Since you know that there are five more full seasons and almost all of this second season left to the series, it’s not a spoiler to say the Enterprise does not auto-destruct. Nagilum decides he’s learned enough about death and lets them go.
The episode suffers from a lack of a coherent and meaningful story. Characters like Picard do not seem to be behaving in the manner in which we’ve been led to believe a Starfleet Captain in general – or he in particular – would behave. They themselves seem to recognize the weakness in the script, for while they start off with performances which seem to be struggling against the script, near the end it seems almost lackluster.
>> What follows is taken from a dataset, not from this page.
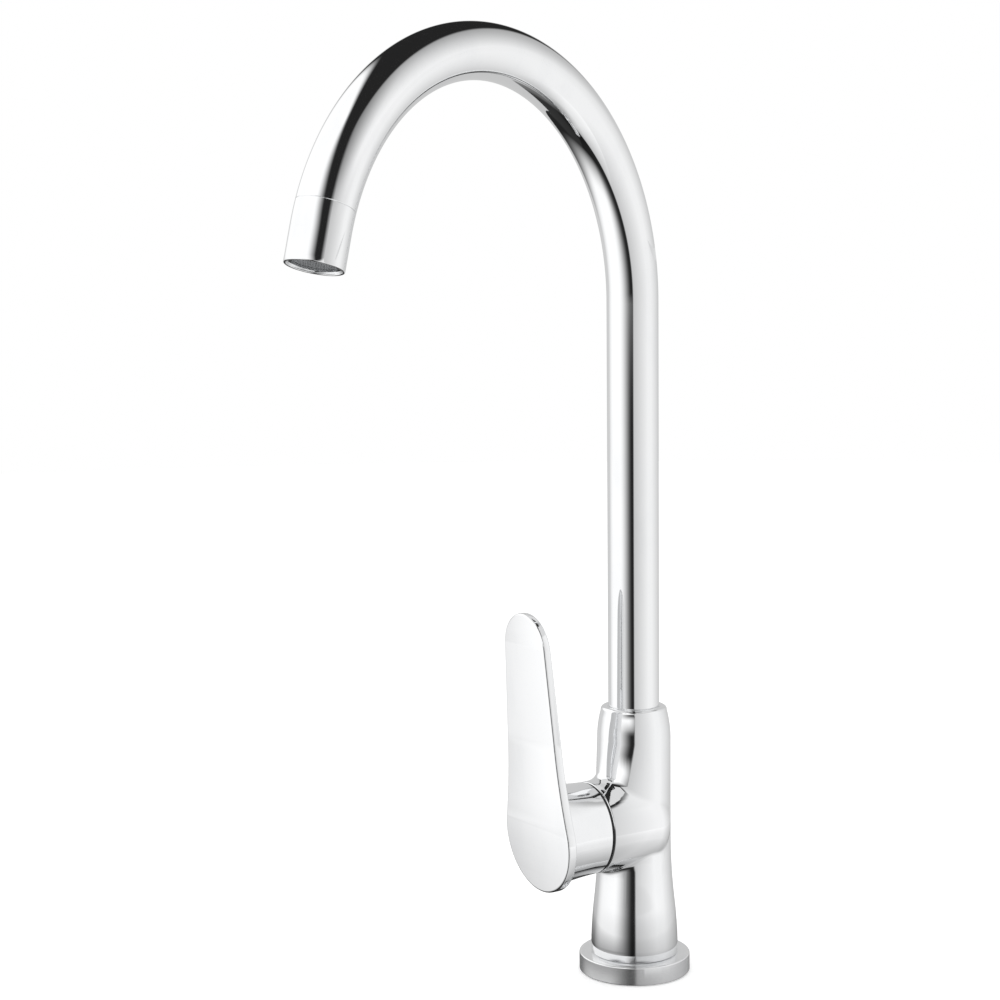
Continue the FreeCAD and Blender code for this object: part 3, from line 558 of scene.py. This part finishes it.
def turned_shell(name: str, line: SwanNeck, outline: Array, sides: int) -> bpy.types.Object:
    """Round piece carried along a line.

    A point is centre(s) + r (cos a * across + sin a * other), where (s, r) runs round the closed
    outline and a runs round the line.

    Args:
        name: the piece's name.
        line: the centreline.
        outline: (n, 2) closed outline of (distance along, radius), in order.
        sides: how many points go round.

    Returns:
        The object.
    """
    centres, across, other = line.frames(outline[:, 0])
    angles = 2 * np.pi * np.arange(sides) / sides
    cosines, sines = np.cos(angles)[None, :, None], np.sin(angles)[None, :, None]
    spokes = cosines * across[:, None] + sines * other[:, None]
    points = centres[:, None] + outline[:, 1][:, None, None] * spokes
    s, r = outline.T
    area = np.sum(s * np.roll(r, -1) - np.roll(s, -1) * r)
    faces = grid_faces(len(outline), sides, True, True)
    return add_mesh(name, points.reshape(-1, 3), faces if area < 0 else faces[:, ::-1])


def soften(piece: bpy.types.Object) -> None:
    """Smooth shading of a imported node.

    Its loose triangles are joined and split again along sharp edges.

    Args:
        piece: the node's object.
    """
    smooth_faces(piece.data)
    weld = piece.modifiers.new("joined", "WELD")
    weld.merge_threshold = MERGE_DISTANCE
    split = piece.modifiers.new("sharp_edges", "EDGE_SPLIT")
    split.split_angle = math.radians(SHARP_DEGREES)


# The tap's sub-assemblies


@dataclass
class Casting:
    """Column, neck and barrel in one piece, with the soft blend that polishing leaves.

    The blend is widest over the barrel. Its corners are moved onto a smooth surface that runs
    from the column to the barrel.
    """

    column_r: float = 17.35
    foot_r: float = 20.6
    foot_z: float = 8.6
    taper_top_z: float = 65.0
    taper_turn: float = 0.45
    barrel_turn: float = -18.2
    barrel_z: float = 72.4
    barrel_r: float = 21.35
    barrel_back: float = 14.6
    blend_over: float = 7.5
    blend_under: float = 3.4
    blend_least: float = 0.02
    widening_drop: float = 9.0
    widening_rise: float = 24.0
    skin_slack: float = 0.03
    skin_reach: float = 2.0
    probe: float = 0.01
    finest: float = 1.1
    cutting_rounds: int = 7
    settling_rounds: int = 8

    def column_distance(self, places: Array) -> Array:
        """Distance outside the column.

        It is r - R(z), where R falls from the foot to the column's radius along two parabolas.

        Args:
            places: (n, 3) places in millimetres.

        Returns:
            (n,) distances.
        """
        turn_z = self.foot_z + self.taper_turn * (self.taper_top_z - self.foot_z)
        drop = self.foot_r - self.column_r
        z = np.clip(places[:, 2], self.foot_z, self.taper_top_z)
        risen = (z - self.foot_z) / (turn_z - self.foot_z)
        lower = self.foot_r - drop * self.taper_turn * risen**2
        share = (self.taper_top_z - z) / (self.taper_top_z - turn_z)
        upper = self.column_r + drop * (1 - self.taper_turn) * share**2
        return np.hypot(places[:, 0], places[:, 1]) - np.where(z < turn_z, lower, upper)

    def barrel_axes(self, places: Array) -> tuple[Array, Array]:
        """Level distances across the barrel and out along it. Args: places. Returns: the two."""
        turn = math.radians(self.barrel_turn)
        across = places[:, 0] * math.cos(turn) + places[:, 1] * math.sin(turn)
        out = places[:, 0] * math.sin(turn) - places[:, 1] * math.cos(turn)
        return across, out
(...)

I can’t fault the actors for that. They must have been thinking by that time that if this was the quality of scripts they were going to get, all of their careers were doomed.
There is so much more that could have been delved into during the time that the auto-destruct is engaged, but Jack B. Sowards who wrote the episode misses the boat entirely on what could have made it a strong episode. More focus on the Enterprise crew rather than the boring time they spend trying to free themselves from the black void would have been a start.
That’s right, I called a Star Trek episode boring. And the majority of this episode is. The Nagilum character seems to be a re-tread of Armus from Skin of Evil where Tasha Yar was killed off. In this case, we see Haskell – the “red shirt of the week” – killed off.
So if you’re checking out Star Trek: The Next Generation for the first time and you happen to see this episode come up on the screen, don’t judge the rest of the series by it, please.
(Note: The “red shirt of the week” phenomenon was originated in the original Star Trek series where you could be sure that the new guy in the red shirt was going to hear the immortal words “He’s dead, Jim”)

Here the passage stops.